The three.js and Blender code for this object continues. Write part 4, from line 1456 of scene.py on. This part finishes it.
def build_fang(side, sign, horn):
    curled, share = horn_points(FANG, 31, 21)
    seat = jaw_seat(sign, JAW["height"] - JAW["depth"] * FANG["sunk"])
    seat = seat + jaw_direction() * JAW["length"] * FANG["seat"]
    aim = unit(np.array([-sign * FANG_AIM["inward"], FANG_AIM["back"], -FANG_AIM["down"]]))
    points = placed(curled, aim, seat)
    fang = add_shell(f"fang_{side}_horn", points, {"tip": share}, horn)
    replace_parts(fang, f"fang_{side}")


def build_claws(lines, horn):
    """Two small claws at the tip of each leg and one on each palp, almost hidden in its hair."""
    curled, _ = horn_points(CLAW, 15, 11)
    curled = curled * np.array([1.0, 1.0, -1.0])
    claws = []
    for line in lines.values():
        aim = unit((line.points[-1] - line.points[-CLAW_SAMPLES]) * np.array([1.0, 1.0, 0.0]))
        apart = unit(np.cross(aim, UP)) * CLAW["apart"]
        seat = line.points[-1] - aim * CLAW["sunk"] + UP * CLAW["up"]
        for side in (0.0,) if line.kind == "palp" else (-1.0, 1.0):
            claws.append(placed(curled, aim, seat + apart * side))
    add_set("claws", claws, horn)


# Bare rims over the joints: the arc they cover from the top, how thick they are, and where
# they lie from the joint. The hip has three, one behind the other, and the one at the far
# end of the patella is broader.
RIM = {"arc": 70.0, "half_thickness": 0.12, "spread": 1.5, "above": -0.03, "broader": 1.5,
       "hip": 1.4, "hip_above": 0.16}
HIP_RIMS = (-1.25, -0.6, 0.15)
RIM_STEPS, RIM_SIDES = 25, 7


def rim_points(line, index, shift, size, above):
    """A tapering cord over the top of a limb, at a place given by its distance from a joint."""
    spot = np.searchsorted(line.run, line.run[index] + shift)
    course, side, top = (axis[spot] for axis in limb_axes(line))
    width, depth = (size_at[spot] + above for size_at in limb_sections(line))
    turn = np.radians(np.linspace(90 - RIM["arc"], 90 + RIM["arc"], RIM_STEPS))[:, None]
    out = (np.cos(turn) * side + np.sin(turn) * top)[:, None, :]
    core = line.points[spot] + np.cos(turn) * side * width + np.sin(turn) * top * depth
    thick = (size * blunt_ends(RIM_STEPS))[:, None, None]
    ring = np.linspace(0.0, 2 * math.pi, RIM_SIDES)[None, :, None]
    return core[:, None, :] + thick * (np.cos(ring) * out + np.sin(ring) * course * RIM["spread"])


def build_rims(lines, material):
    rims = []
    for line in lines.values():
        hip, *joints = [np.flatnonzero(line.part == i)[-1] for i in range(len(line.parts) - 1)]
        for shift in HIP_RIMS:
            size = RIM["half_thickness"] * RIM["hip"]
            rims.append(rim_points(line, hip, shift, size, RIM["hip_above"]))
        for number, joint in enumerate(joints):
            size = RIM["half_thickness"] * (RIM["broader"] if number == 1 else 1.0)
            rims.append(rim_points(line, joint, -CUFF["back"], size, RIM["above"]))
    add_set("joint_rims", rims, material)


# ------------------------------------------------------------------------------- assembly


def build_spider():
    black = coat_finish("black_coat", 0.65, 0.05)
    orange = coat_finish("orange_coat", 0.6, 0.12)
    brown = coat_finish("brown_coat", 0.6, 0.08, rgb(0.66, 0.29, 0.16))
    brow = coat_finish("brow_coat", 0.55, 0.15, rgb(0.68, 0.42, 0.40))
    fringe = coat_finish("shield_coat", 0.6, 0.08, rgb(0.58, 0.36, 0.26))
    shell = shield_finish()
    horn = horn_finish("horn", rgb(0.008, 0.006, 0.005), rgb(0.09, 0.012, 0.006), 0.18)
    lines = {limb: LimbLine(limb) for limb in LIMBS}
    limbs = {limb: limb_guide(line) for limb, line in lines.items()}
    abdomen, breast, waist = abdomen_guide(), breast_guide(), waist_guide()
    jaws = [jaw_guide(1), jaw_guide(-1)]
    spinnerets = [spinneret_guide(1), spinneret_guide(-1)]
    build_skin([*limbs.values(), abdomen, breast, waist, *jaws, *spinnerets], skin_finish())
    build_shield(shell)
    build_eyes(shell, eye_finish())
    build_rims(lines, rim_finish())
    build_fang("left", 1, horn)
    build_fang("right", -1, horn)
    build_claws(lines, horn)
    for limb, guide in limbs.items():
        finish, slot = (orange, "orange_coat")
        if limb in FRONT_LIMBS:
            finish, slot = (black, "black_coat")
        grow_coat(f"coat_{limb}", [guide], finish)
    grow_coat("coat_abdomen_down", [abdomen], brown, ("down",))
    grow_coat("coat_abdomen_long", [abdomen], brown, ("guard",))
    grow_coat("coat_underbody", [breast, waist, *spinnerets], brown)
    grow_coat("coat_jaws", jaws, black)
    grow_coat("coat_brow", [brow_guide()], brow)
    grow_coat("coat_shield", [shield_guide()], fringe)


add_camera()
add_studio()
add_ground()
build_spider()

▶ [GIVEN INSTRUCTION]:
Retype the material above, line by line, exactly.

▶ [ANSWER BELOW]:
The three.js and Blender code for this object continues. Write part 4, from line 1456 of scene.py on. This part finishes it.
def build_fang(side, sign, horn):
    curled, share = horn_points(FANG, 31, 21)
    seat = jaw_seat(sign, JAW["height"] - JAW["depth"] * FANG["sunk"])
    seat = seat + jaw_direction() * JAW["length"] * FANG["seat"]
    aim = unit(np.array([-sign * FANG_AIM["inward"], FANG_AIM["back"], -FANG_AIM["down"]]))
    points = placed(curled, aim, seat)
    fang = add_shell(f"fang_{side}_horn", points, {"tip": share}, horn)
    replace_parts(fang, f"fang_{side}")


def build_claws(lines, horn):
    """Two small claws at the tip of each leg and one on each palp, almost hidden in its hair."""
    curled, _ = horn_points(CLAW, 15, 11)
    curled = curled * np.array([1.0, 1.0, -1.0])
    claws = []
    for line in lines.values():
        aim = unit((line.points[-1] - line.points[-CLAW_SAMPLES]) * np.array([1.0, 1.0, 0.0]))
        apart = unit(np.cross(aim, UP)) * CLAW["apart"]
        seat = line.points[-1] - aim * CLAW["sunk"] + UP * CLAW["up"]
        for side in (0.0,) if line.kind == "palp" else (-1.0, 1.0):
            claws.append(placed(curled, aim, seat + apart * side))
    add_set("claws", claws, horn)


# Bare rims over the joints: the arc they cover from the top, how thick they are, and where
# they lie from the joint. The hip has three, one behind the other, and the one at the far
# end of the patella is broader.
RIM = {"arc": 70.0, "half_thickness": 0.12, "spread": 1.5, "above": -0.03, "broader": 1.5,
       "hip": 1.4, "hip_above": 0.16}
HIP_RIMS = (-1.25, -0.6, 0.15)
RIM_STEPS, RIM_SIDES = 25, 7


def rim_points(line, index, shift, size, above):
    """A tapering cord over the top of a limb, at a place given by its distance from a joint."""
    spot = np.searchsorted(line.run, line.run[index] + shift)
    course, side, top = (axis[spot] for axis in limb_axes(line))
    width, depth = (size_at[spot] + above for size_at in limb_sections(line))
    turn = np.radians(np.linspace(90 - RIM["arc"], 90 + RIM["arc"], RIM_STEPS))[:, None]
    out = (np.cos(turn) * side + np.sin(turn) * top)[:, None, :]
    core = line.points[spot] + np.cos(turn) * side * width + np.sin(turn) * top * depth
    thick = (size * blunt_ends(RIM_STEPS))[:, None, None]
    ring = np.linspace(0.0, 2 * math.pi, RIM_SIDES)[None, :, None]
    return core[:, None, :] + thick * (np.cos(ring) * out + np.sin(ring) * course * RIM["spread"])


def build_rims(lines, material):
    rims = []
    for line in lines.values():
        hip, *joints = [np.flatnonzero(line.part == i)[-1] for i in range(len(line.parts) - 1)]
        for shift in HIP_RIMS:
            size = RIM["half_thickness"] * RIM["hip"]
            rims.append(rim_points(line, hip, shift, size, RIM["hip_above"]))
        for number, joint in enumerate(joints):
            size = RIM["half_thickness"] * (RIM["broader"] if number == 1 else 1.0)
            rims.append(rim_points(line, joint, -CUFF["back"], size, RIM["above"]))
    add_set("joint_rims", rims, material)


# ------------------------------------------------------------------------------- assembly


def build_spider():
    black = coat_finish("black_coat", 0.65, 0.05)
    orange = coat_finish("orange_coat", 0.6, 0.12)
    brown = coat_finish("brown_coat", 0.6, 0.08, rgb(0.66, 0.29, 0.16))
    brow = coat_finish("brow_coat", 0.55, 0.15, rgb(0.68, 0.42, 0.40))
    fringe = coat_finish("shield_coat", 0.6, 0.08, rgb(0.58, 0.36, 0.26))
    shell = shield_finish()
    horn = horn_finish("horn", rgb(0.008, 0.006, 0.005), rgb(0.09, 0.012, 0.006), 0.18)
    lines = {limb: LimbLine(limb) for limb in LIMBS}
    limbs = {limb: limb_guide(line) for limb, line in lines.items()}
    abdomen, breast, waist = abdomen_guide(), breast_guide(), waist_guide()
    jaws = [jaw_guide(1), jaw_guide(-1)]
    spinnerets = [spinneret_guide(1), spinneret_guide(-1)]
    build_skin([*limbs.values(), abdomen, breast, waist, *jaws, *spinnerets], skin_finish())
    build_shield(shell)
    build_eyes(shell, eye_finish())
    build_rims(lines, rim_finish())
    build_fang("left", 1, horn)
    build_fang("right", -1, horn)
    build_claws(lines, horn)
    for limb, guide in limbs.items():
        finish, slot = (orange, "orange_coat")
        if limb in FRONT_LIMBS:
            finish, slot = (black, "black_coat")
        grow_coat(f"coat_{limb}", [guide], finish)
    grow_coat("coat_abdomen_down", [abdomen], brown, ("down",))
    grow_coat("coat_abdomen_long", [abdomen], brown, ("guard",))
    grow_coat("coat_underbody", [breast, waist, *spinnerets], brown)
    grow_coat("coat_jaws", jaws, black)
    grow_coat("coat_brow", [brow_guide()], brow)
    grow_coat("coat_shield", [shield_guide()], fringe)


add_camera()
add_studio()
add_ground()
build_spider()